Today, the bay has rebounded dramatically from its environmental low point almost three decades ago. According to the Tampa Estuary Program, water clarity has improved to 1950s conditions and more than 6,000 acres of seagrasses have been restored since 1982, bringing back species like bay scallops and sea trout.

Environmental scientist Henningsen considers this success a model for other threatened waters. “In many ways the Tampa Bay estuary is setting the mark for other urbanized estuaries around the world. We are one of the few estuaries if not perhaps the only estuary in the world where we are actually seeing improvements over time instead of further decreases in water quality and habitat values.”

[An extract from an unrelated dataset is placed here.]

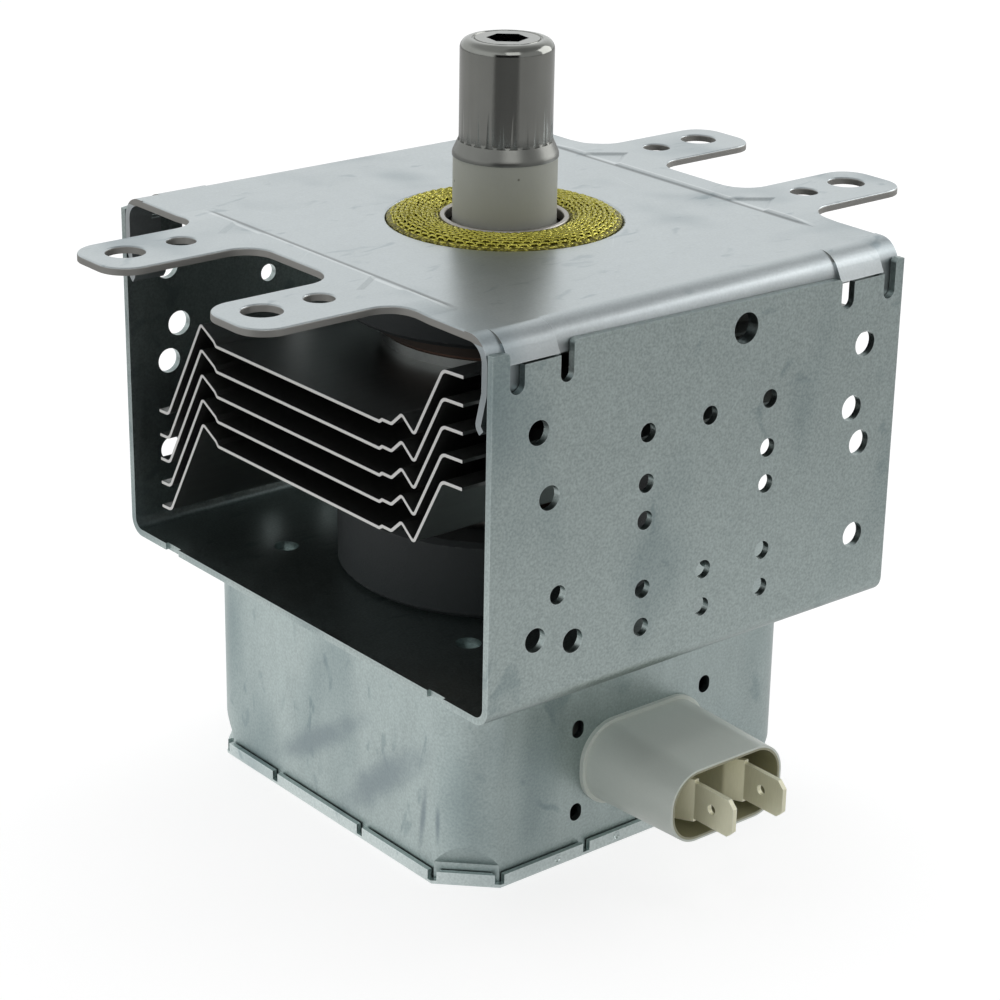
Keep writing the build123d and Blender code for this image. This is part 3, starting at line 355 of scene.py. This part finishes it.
def zinc_sheet(
    name, pale, deep, rolled, axes, rough, grainy=1.0, streaky=0.3, with_patches_and_crease_shade=False, hollow=None, cut_above=None
):
    """Zinc-coated sheet. Pale and deep are its two tones, rolled packs its streaks, axes lie along
    its main faces, and grainy and streaky say how much grain and streaks show. The patch flag brings
    the filter box's soft dark patches and the painted shade of its two creases, hollow is the half
    width and depth for inner_shade's painted shade, and cut_above is for plate_marks."""
    made, place = start(name)
    streak = noise(place, 90, 4.0, rolled)
    cloud = noise(place, 28, 3.0)
    speck = noise(place, 2500, 3.0)
    crystal = place.add("TexVoronoi", sockets={"Vector": place, "Scale": 520.0}, output="Color").split()[0]
    smudge = noise(place, 46, 2.0, (1, 1, 0.5), (0.3, 0.2, 0.4)).ease(0.5, 0.8)
    stain = noise(place, 130, 2.0, (1, 2.2, 1), (0, 0, 0.6), 0.8).ease(0.62, 0.74)
    edge = sharp_edges(place, 0.0004)
    lines = (scratches(place, axes, 90.0, 0.34) + scratches(place, axes, 47.0, 0.3)).held()
    grain = (speck - 0.5) * (2.0 * grainy)
    tone = crystal * 0.08 + (streak - 0.5) * streaky + cloud * 0.36 + grain + 0.28
    colour = tone.held().tint(deep, pale)
    dirt = (0.45 * deep[0], 0.55 * deep[1], 0.6 * deep[2])
    colour = (smudge * 0.6 + stain * 0.35).held().tint(colour, dirt)
    if with_patches_and_crease_shade:
        # Soft dark patches, and painted shade along two creases, on the filter box's left side.
        colour = (patches_and_painted_crease_shade(place) * 0.75).held().tint(colour, patch_and_crease_shade_grey)
    # Hairlines and sharp edges are lighter: the hairlines are scratches, and the edges are partly worn zinc
    # and partly a painted highlight.
    colour = (lines * 0.14 + edge * 0.2).held().tint(colour, toned(pale, 1.35))
    # Painted shade on the faces inside the lower yoke's hollow.
    if hollow is not None:
        colour = inner_shade(place, colour, toned(deep, 0.35), *hollow)
    rough = rough + 0.12 * grainy * (streak - 0.5 + speck - 0.5) + 0.08 * smudge - 0.04 * edge
    if cut_above is not None:
        colour, rough = plate_marks(place, cloud, colour, rough, cut_above)
    bump = relief((speck + streak) * (0.3 * grainy), 0.3, 0.00005)
    close(place, {"Base Color": colour, "Metallic": 1.0, "Roughness": rough.held(), "Normal": bump})
    return made


def finish_node(names, material):
    """Gives CAD pieces a better material; their shape stays as it is."""
    for name in names:
        for slot in part[name].material_slots:
            slot.material = material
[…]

Other challenges still persist however, said Ed Sherwood, a program scientist at the Tampa Bay Estuary Program who helped organize Basis 5.

“In Florida there is always going to be the challenge of dealing with increased population growth and expansion and urbanization of our watersheds in the face of other stressors like climate change and sea level rise impacts.”

More than 3 million people reside in the bay area, and that number is expected to double by 2050. Sea levels may rise by one to three feet by century’s end, according to the U.N. Intergovernmental Panel on Climate Change. And Congress is currently debating re-opening offshore drilling.

But the sentiment of conference attendees is that addressing such challenges will take the same coordination and cooperation between scientists and resource managers, for which Basis was created. The Planning Council’s Cooper said it will also take a new generation to continue the work of improving and preserving the bay ecosystem.

“What we see is not only a lot of the “old guard” that have been here since the beginning or before but we see a terrific bunch of young people who are coming in and being able to spend time with us to understand the institutional knowledge and appreciate what happened and what they need to do to carry on.”

Basis 5 took place from Tuesday to Friday this week and is organized roughly every five years.